Почти все, что говорил ему Сотин, показалось Валько бредом, завиральностью, но сквозь это проглядывали какие-то крупицы чего-то такого, что заставляло его внимательно слушать, и что, пожалуй, в самом деле имело отношение к нему.
— Я бы на твоем месте устроил из своей жизни великолепную игру! Ты же запросто можешь быть один день женщиной, другой — мужчиной. Ты можешь позволить себе совершать все, потому что совесть тоже половая категория, так я считаю. Или у тебя все-таки есть совесть?

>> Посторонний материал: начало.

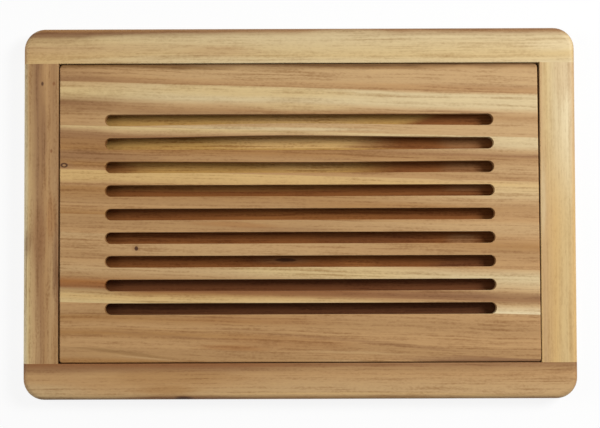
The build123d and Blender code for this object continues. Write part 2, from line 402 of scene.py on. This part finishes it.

Валько улыбнулось и ответило уклончиво:
— Более или менее.
— Вот! — воскликнул Сотин, будто Валько не уклонилось, а подтвердило. — Я бы на твоем месте проводил эксперименты и выяснил пределы своей свободы. Мне кажется, у тебя этих пределов нет! Не должно быть!
— А ты бы сам над собой провел эксперимент, — предложила Стелла. При этом не подстрекала, а — видно было — хотела услышать, что ответит Сотин.
— Не могу! Рад бы — пол помешает! Я пробовал, ты же знаешь.
— Ну да. Напиться, прохожих матом ругать и по морде получить — серьезный эксперимент. Его вся мужская часть России каждый день проводит. Да и женская уже тоже, — вздохнула Стелла.
— Не слушай ее, — сказал Сотин Валько. — Я бы на твоем месте экспериментировал и вел дневник.
— А потом отдал бы его тебе?
— Не обязательно. Хотя, я мог бы помочь это даже опубликовать. На Западе. Будет бешеный успех, обещаю. Что смотришь? Счастья ты своего не видишь, вот что я тебе скажу!
— Я буду счастлив, если ты мне чаю предложишь.
— Да пожалуйста!
Сотин посмотрел на Стеллу.
Она пожала плечами.
— В твоем доме гость, хозяйка! — сказал он шутливо, но при этом довольно сердито.
— Твой гость, хозяин! — парировала Стелла.
— Вежливая ты, — попенял Сотин.
— Не меньше тебя. И ты же меня не за это любишь. Тебя же домохозяйки не интересуют, сам говорил. Тебя интересуют парадоксальные люди, правда? Так вот, я парадоксально отказываюсь подавать вам чай. Чтобы ты меня не разлюбил за банальность.